What to produce:
Identify each line below containing the string "from" and copy it.

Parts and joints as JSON:
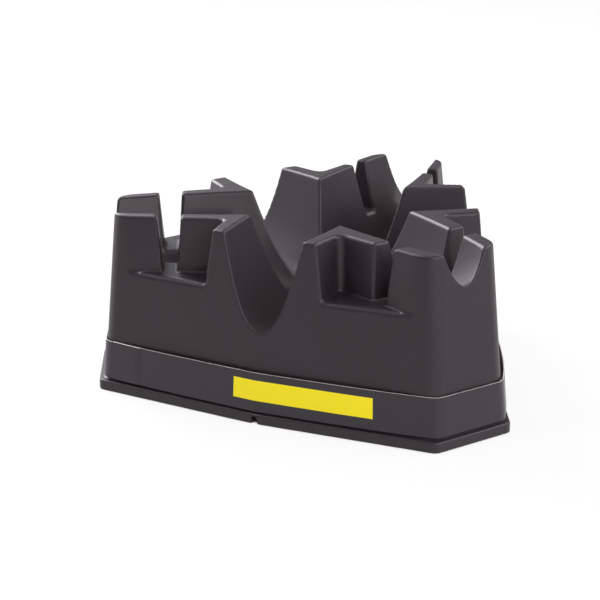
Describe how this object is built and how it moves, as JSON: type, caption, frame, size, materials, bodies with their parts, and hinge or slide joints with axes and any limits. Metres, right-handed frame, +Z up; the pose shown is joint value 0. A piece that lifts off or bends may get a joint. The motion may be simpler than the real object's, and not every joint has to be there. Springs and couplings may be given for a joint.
{
  "type": "bike trainer front riser block",
  "caption": "Hollow moulded block with crossing grooves at stepped heights that hold a bike's front wheel on a trainer, with a lift-off printed card band round its foot.",
  "frame": {"origin": "middle of the footprint's bounding box, on the floor under the block", "axes": "+Z up, -Y towards the long side that carries the yellow panel, +X along that side to its right; the grooves cross 33.6 mm in front of the origin"},
  "size_m": [0.4394, 0.3928, 0.1755],
  "materials": {
    "block_plastic": "dark grey with a fine moulded texture",
    "printed_card": "satin print, dark grey with a plain yellow panel"
  },
  "bodies": {
    "block": {"moulded_block": "block_plastic"},
    "sleeve": {"card_band": "printed_card"}
  },
  "joints": [
    {"name": "band_lift", "type": "slide", "parent": "block", "child": "sleeve", "axis": [0, 0, 1], "range_m": [0, 0.18]}
  ]
}
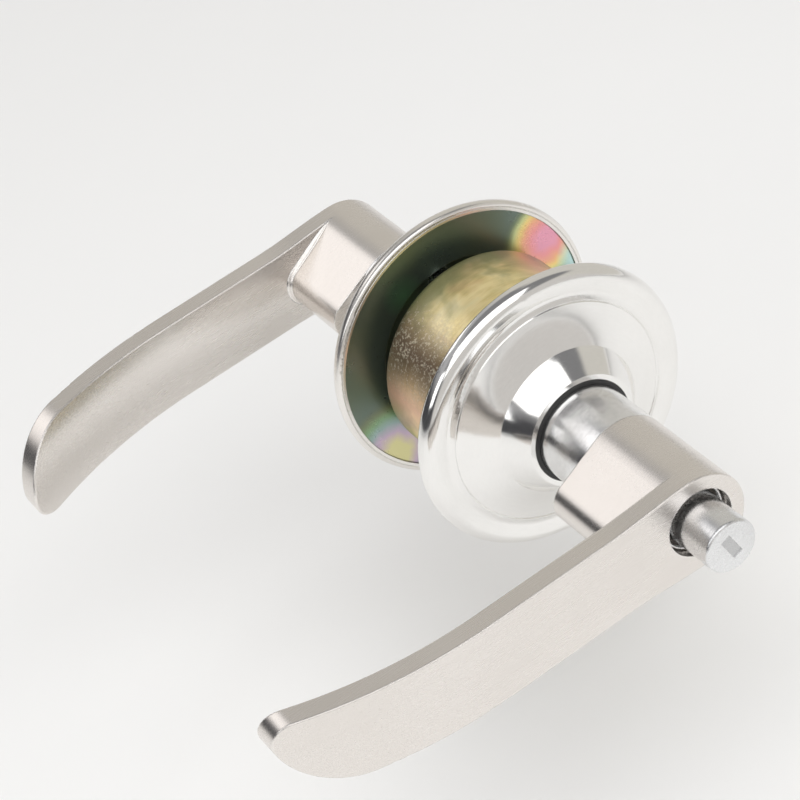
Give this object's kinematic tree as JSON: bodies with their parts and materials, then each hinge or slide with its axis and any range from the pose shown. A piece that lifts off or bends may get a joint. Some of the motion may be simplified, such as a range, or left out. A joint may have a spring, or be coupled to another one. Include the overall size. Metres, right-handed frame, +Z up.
{
  "type": "door lever handle set",
  "caption": "Bored door lock set: levers on both sides on round roses, a cylindrical chassis between them and a push button.",
  "frame": {"origin": "on the spindle axis, at the middle of the door's thickness and of the chassis", "axes": "Y runs along the spindle, with the inside (button) half at -Y and the outside half at +Y; the levers reach towards -X; +Z is up"},
  "size_m": [0.1408, 0.1651, 0.072],
  "materials": {
    "satin_nickel": "satin nickel plate, fine brushed grain along the blade",
    "polished_steel": "polished stainless steel with faint turning lines",
    "satin_steel": "satin steel, circular brushed grain",
    "black_nylon": "matt black nylon",
    "gold_chromate": "yellow zinc chromate passivation, patchy and speckled",
    "liner_chromate": "dark olive zinc chromate with rainbow patches",
    "turned_steel": "turned steel with fine tool marks",
    "spring_steel": "drawn spring wire"
  },
  "bodies": {
    "lock_body": {"chassis_case": "gold_chromate", "chassis_cap": "gold_chromate", "retractor_frame": "turned_steel", "inside_hub_tube": "gold_chromate", "outside_hub_tube": "gold_chromate", "inside_liner": "liner_chromate", "outside_liner": "liner_chromate", "inside_rose": "polished_steel", "outside_rose": "satin_steel", "inside_neck_bush": "black_nylon", "outside_neck_bush": "black_nylon", "inside_return_spring": "spring_steel", "outside_return_spring": "spring_steel", "bolt_posts": "turned_steel", "through_bolts": "turned_steel"},
    "retractor": {"retractor": "turned_steel", "retractor_springs": "spring_steel"},
    "inside_handle": {"inside_lever": "satin_nickel", "inside_sleeve": "polished_steel", "inside_cam": "turned_steel", "inside_lever_catch": "turned_steel", "button_guide": "turned_steel", "spring_seat": "turned_steel"},
    "outside_handle": {"outside_lever": "satin_nickel", "outside_sleeve": "polished_steel", "outside_cam": "turned_steel", "outside_lever_catch": "turned_steel", "release_plug": "turned_steel"},
    "button": {"push_button": "turned_steel", "button_rod": "turned_steel", "button_spring": "spring_steel"},
    "locking_plunger": {"locking_plunger": "turned_steel"}
  },
  "joints": [
    {"name": "inside_lever_turn", "type": "hinge", "parent": "lock_body", "child": "inside_handle", "pos_m": [0, 0, 0], "axis": [0, -1, 0], "range_deg": [0, 50], "stiffness_Nm_per_rad": 0.8, "springref_deg": -34.38},
    {"name": "outside_lever_turn", "type": "hinge", "parent": "lock_body", "child": "outside_handle", "pos_m": [0, 0, 0], "axis": [0, -1, 0], "range_deg": [0, 50], "stiffness_Nm_per_rad": 0.8, "springref_deg": -34.38},
    {"name": "retractor_slide", "type": "slide", "parent": "lock_body", "child": "retractor", "axis": [-1, 0, 0], "range_m": [0, 0.0105]},
    {"name": "button_press", "type": "slide", "parent": "inside_handle", "child": "button", "axis": [0, 1, 0], "range_m": [0, 0.005], "stiffness_N_per_m": 400, "springref_m": -0.008},
    {"name": "plunger_slide", "type": "slide", "parent": "outside_handle", "child": "locking_plunger", "axis": [0, 1, 0], "range_m": [0, 0.005]}
  ],
  "couplings": [
    {"joint": "retractor_slide", "follows": "inside_lever_turn", "m_per_rad": 0.01203},
    {"joint": "plunger_slide", "follows": "button_press", "ratio": 1}
  ]
}
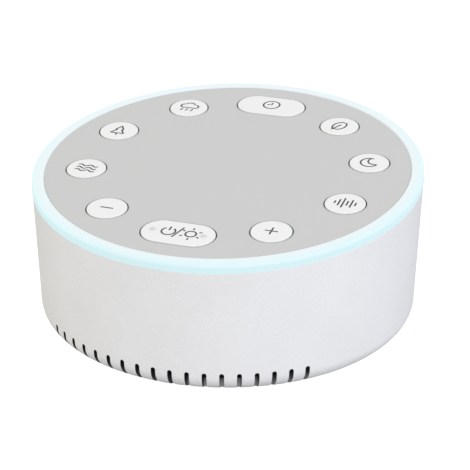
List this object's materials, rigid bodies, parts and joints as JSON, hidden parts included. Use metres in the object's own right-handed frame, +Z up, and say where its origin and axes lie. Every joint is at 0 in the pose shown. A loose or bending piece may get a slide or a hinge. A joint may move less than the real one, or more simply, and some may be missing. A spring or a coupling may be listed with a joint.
{
  "type": "white noise sound machine",
  "caption": "Low round table-top sound machine with a sloping key deck, a glowing ring, press keys and sound slots in the bottom edge.",
  "frame": {"origin": "middle of the resting plane under the housing's axis", "axes": "+Z up, -Y the front where the sound slots and the power key are, +X to the right seen from the front"},
  "size_m": [0.12, 0.1198, 0.0548],
  "materials": {
    "board_laminate": "green solder mask",
    "capacitor_can": "plain can",
    "component_plastic": "black moulded",
    "component_white": "white moulded",
    "cone_paper": "pressed paper",
    "foot_rubber": "soft, dark grey",
    "gasket_foam": "foam ring",
    "housing_plastic": "fine matte texture, off-white",
    "inner_plastic": "plain, dark grey",
    "key_plastic": "smooth matte, white",
    "magnet_ferrite": "dark ferrite",
    "panel_plastic": "smooth matte, light grey",
    "ring_plastic": "milky, lit from below",
    "screw_steel": "zinc plated",
    "steel": "pressed sheet",
    "surround_rubber": "soft roll"
  },
  "bodies": {
    "machine": {"housing_shell": "housing_plastic", "base_cover": "housing_plastic", "rubber_feet": "foot_rubber", "base_screws": "screw_steel", "top_panel": "panel_plastic", "light_ring": "ring_plastic", "switch_bodies": "component_plastic", "control_board": "board_laminate", "board_screws": "screw_steel", "case_screws": "screw_steel", "ring_leds": "component_white", "sound_chip": "component_plastic", "amplifier_chip": "component_plastic", "capacitors": "capacitor_can", "board_connectors": "component_white", "speaker_baffle": "inner_plastic", "speaker_gasket": "gasket_foam", "speaker_basket": "steel", "speaker_magnet": "magnet_ferrite", "speaker_cone": "cone_paper", "speaker_surround": "surround_rubber", "speaker_dust_cap": "cone_paper", "speaker_screws": "screw_steel", "power_board": "board_laminate", "power_board_screws": "screw_steel", "power_socket_shell": "steel", "power_socket_tongue": "component_plastic"},
    "timer": {"timer_key": "key_plastic", "timer_switch_plunger": "inner_plastic"},
    "rain": {"rain_key": "key_plastic", "rain_switch_plunger": "inner_plastic"},
    "forest": {"forest_key": "key_plastic", "forest_switch_plunger": "inner_plastic"},
    "ocean": {"ocean_key": "key_plastic", "ocean_switch_plunger": "inner_plastic"},
    "volume_down": {"volume_down_key": "key_plastic", "volume_down_switch_plunger": "inner_plastic"},
    "power_light": {"power_light_key": "key_plastic", "power_light_switch_plunger": "inner_plastic"},
    "volume_up": {"volume_up_key": "key_plastic", "volume_up_switch_plunger": "inner_plastic"},
    "white_noise": {"white_noise_key": "key_plastic", "white_noise_switch_plunger": "inner_plastic"},
    "calm": {"calm_key": "key_plastic", "calm_switch_plunger": "inner_plastic"},
    "relax": {"relax_key": "key_plastic", "relax_switch_plunger": "inner_plastic"}
  },
  "joints": [
    {"name": "timer_press", "type": "slide", "parent": "machine", "child": "timer", "axis": [0, 0.0924, -0.9957], "range_m": [0, 0.0007], "stiffness_N_per_m": 1200},
    {"name": "rain_press", "type": "slide", "parent": "machine", "child": "rain", "axis": [0, 0.0924, -0.9957], "range_m": [0, 0.0007], "stiffness_N_per_m": 1200},
    {"name": "forest_press", "type": "slide", "parent": "machine", "child": "forest", "axis": [0, 0.0924, -0.9957], "range_m": [0, 0.0007], "stiffness_N_per_m": 1200},
    {"name": "ocean_press", "type": "slide", "parent": "machine", "child": "ocean", "axis": [0, 0.0924, -0.9957], "range_m": [0, 0.0007], "stiffness_N_per_m": 1200},
    {"name": "volume_down_press", "type": "slide", "parent": "machine", "child": "volume_down", "axis": [0, 0.0924, -0.9957], "range_m": [0, 0.0007], "stiffness_N_per_m": 1200},
    {"name": "power_light_press", "type": "slide", "parent": "machine", "child": "power_light", "axis": [0, 0.0924, -0.9957], "range_m": [0, 0.0007], "stiffness_N_per_m": 1200},
    {"name": "volume_up_press", "type": "slide", "parent": "machine", "child": "volume_up", "axis": [0, 0.0924, -0.9957], "range_m": [0, 0.0007], "stiffness_N_per_m": 1200},
    {"name": "white_noise_press", "type": "slide", "parent": "machine", "child": "white_noise", "axis": [0, 0.0924, -0.9957], "range_m": [0, 0.0007], "stiffness_N_per_m": 1200},
    {"name": "calm_press", "type": "slide", "parent": "machine", "child": "calm", "axis": [0, 0.0924, -0.9957], "range_m": [0, 0.0007], "stiffness_N_per_m": 1200},
    {"name": "relax_press", "type": "slide", "parent": "machine", "child": "relax", "axis": [0, 0.0924, -0.9957], "range_m": [0, 0.0007], "stiffness_N_per_m": 1200}
  ]
}
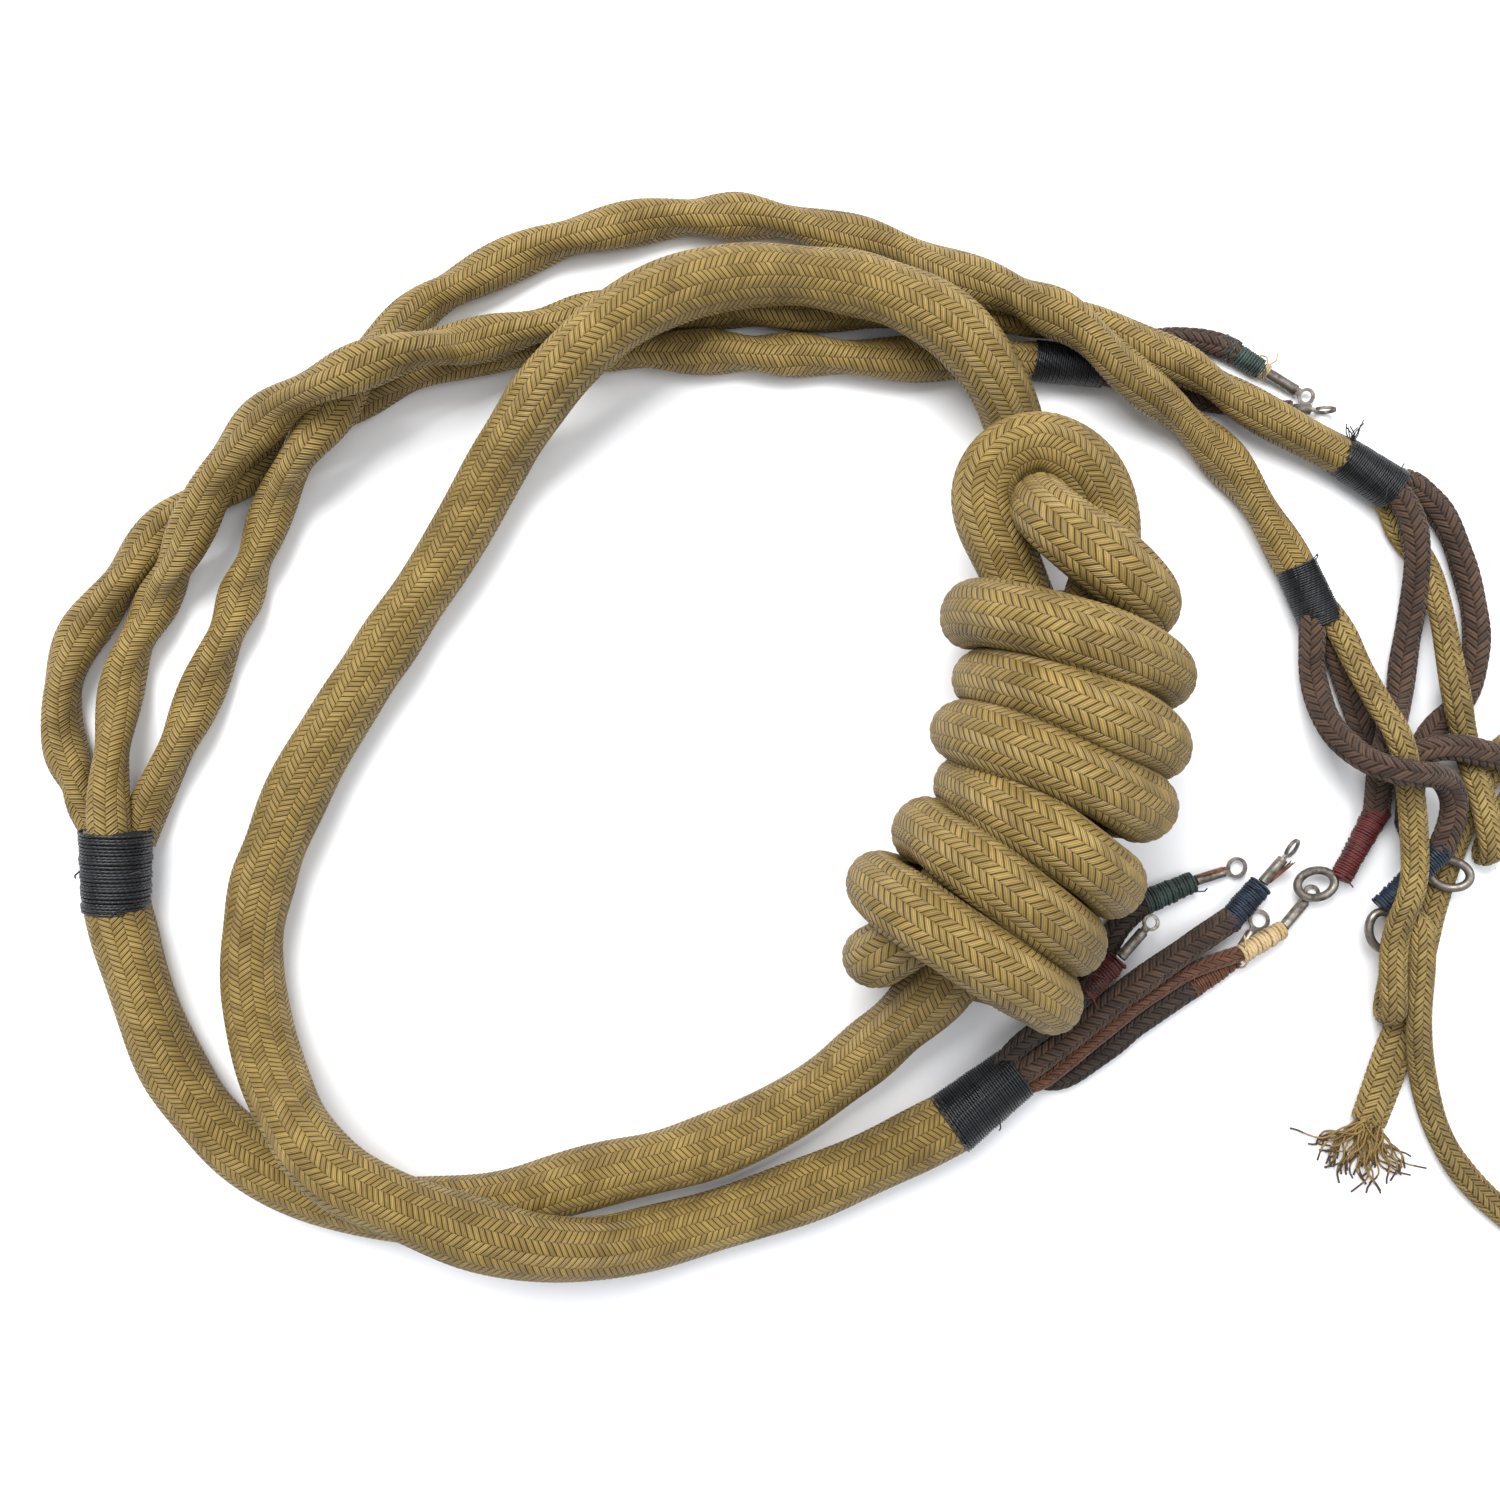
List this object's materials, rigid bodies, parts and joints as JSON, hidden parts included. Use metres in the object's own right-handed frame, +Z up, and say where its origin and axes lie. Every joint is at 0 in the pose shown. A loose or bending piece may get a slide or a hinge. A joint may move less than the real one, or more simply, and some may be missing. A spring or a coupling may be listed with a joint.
{
  "type": "braided instrument cord set",
  "caption": "Cotton-braided multi-way instrument cord tied in a hank knot, branching into thinner braided cords with bound leads, metal eyes, ring lugs and stay straps",
  "frame": {"origin": "centre of the bounding box's footprint, on the surface the cord set lies on", "axes": "+Z up off the surface; the coil's long way is along X; the tails and metal ends are towards +X, the branch whipping towards -X"},
  "size_m": [0.3631, 0.2409, 0.0549],
  "materials": {
    "trunk_braid": "glazed olive-tan cotton braid",
    "branch_braid": "glazed olive-tan cotton braid, finer",
    "stay_braid": "flat olive knitted strap",
    "brown_braid": "dark brown fuzzy cotton braid",
    "black_braid": "near-black cotton braid",
    "rust_braid": "thin rust-brown cotton braid",
    "black_thread": "waxed black whipping thread",
    "navy_thread": "navy binding thread",
    "red_thread": "dull red binding thread",
    "green_thread": "dark grey-green binding thread",
    "cream_thread": "cream binding thread",
    "rust_thread": "rust-orange binding thread",
    "tinned_metal": "dull tinned copper terminals",
    "bare_copper": "bare copper strands, tarnished",
    "conductor_bundle": "bundle of insulated conductors"
  },
  "bodies": {
    "root": {"binding_lower_green": "green_thread", "binding_middle_dark": "navy_thread", "binding_middle_red": "red_thread", "binding_tail_black": "green_thread", "binding_tail_brown": "navy_thread", "binding_tail_cream": "cream_thread", "binding_tail_orange": "rust_thread", "binding_tail_red": "red_thread", "binding_upper_navy": "navy_thread", "binding_upper_out": "navy_thread", "branch_core_lower": "conductor_bundle", "branch_core_middle": "conductor_bundle", "branch_core_upper": "conductor_bundle", "branch_lower": "branch_braid", "branch_lower_whipping": "black_thread", "branch_middle": "branch_braid", "branch_middle_whipping": "black_thread", "branch_upper": "branch_braid", "branch_upper_whipping": "black_thread", "breakout_whipping": "black_thread", "eye_middle_dark": "tinned_metal", "eye_middle_red": "tinned_metal", "eye_upper_navy": "tinned_metal", "eye_upper_out": "tinned_metal", "lead_lower_green": "brown_braid", "lead_lower_plain": "brown_braid", "lead_middle_dark": "brown_braid", "lead_middle_red": "brown_braid", "lead_upper_navy": "brown_braid", "lead_upper_out": "brown_braid", "lug_lower_green": "tinned_metal", "lug_lower_plain": "tinned_metal", "lug_tail_black": "tinned_metal", "lug_tail_brown": "tinned_metal", "lug_tail_cream": "tinned_metal", "lug_tail_orange": "tinned_metal", "lug_tail_red": "tinned_metal", "stay_middle_frayed_end": "stay_braid", "stay_strap_middle": "stay_braid", "stay_strap_upper": "stay_braid", "stay_upper_bound_end": "stay_braid", "strands_tail_black": "bare_copper", "strands_tail_brown": "bare_copper", "tail_lead_black": "black_braid", "tail_lead_brown": "brown_braid", "tail_lead_cream": "rust_braid", "tail_lead_orange": "black_braid", "tail_lead_red": "black_braid", "tail_whipping": "black_thread", "tie_lower_cream": "cream_thread", "trunk_core_a": "conductor_bundle", "trunk_core_b": "conductor_bundle", "trunk_knot": "trunk_braid", "trunk_run_a": "trunk_braid", "trunk_run_b": "trunk_braid"}
  },
  "joints": []
}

Result:
Give this object's kinematic tree as JSON: bodies with their parts and materials, then each hinge or slide with its axis and any range from the pose shown. A piece that lifts off or bends may get a joint. Some of the motion may be simplified, such as a range, or left out. A joint may have a spring, or be coupled to another one. Include the overall size. Metres, right-handed frame, +Z up.
  "frame": {"origin": "middle of the resting plane under the housing's axis", "axes": "+Z up, -Y the front where the sound slots and the power key are, +X to the right seen from the front"},
    "ring_plastic": "milky, lit from below",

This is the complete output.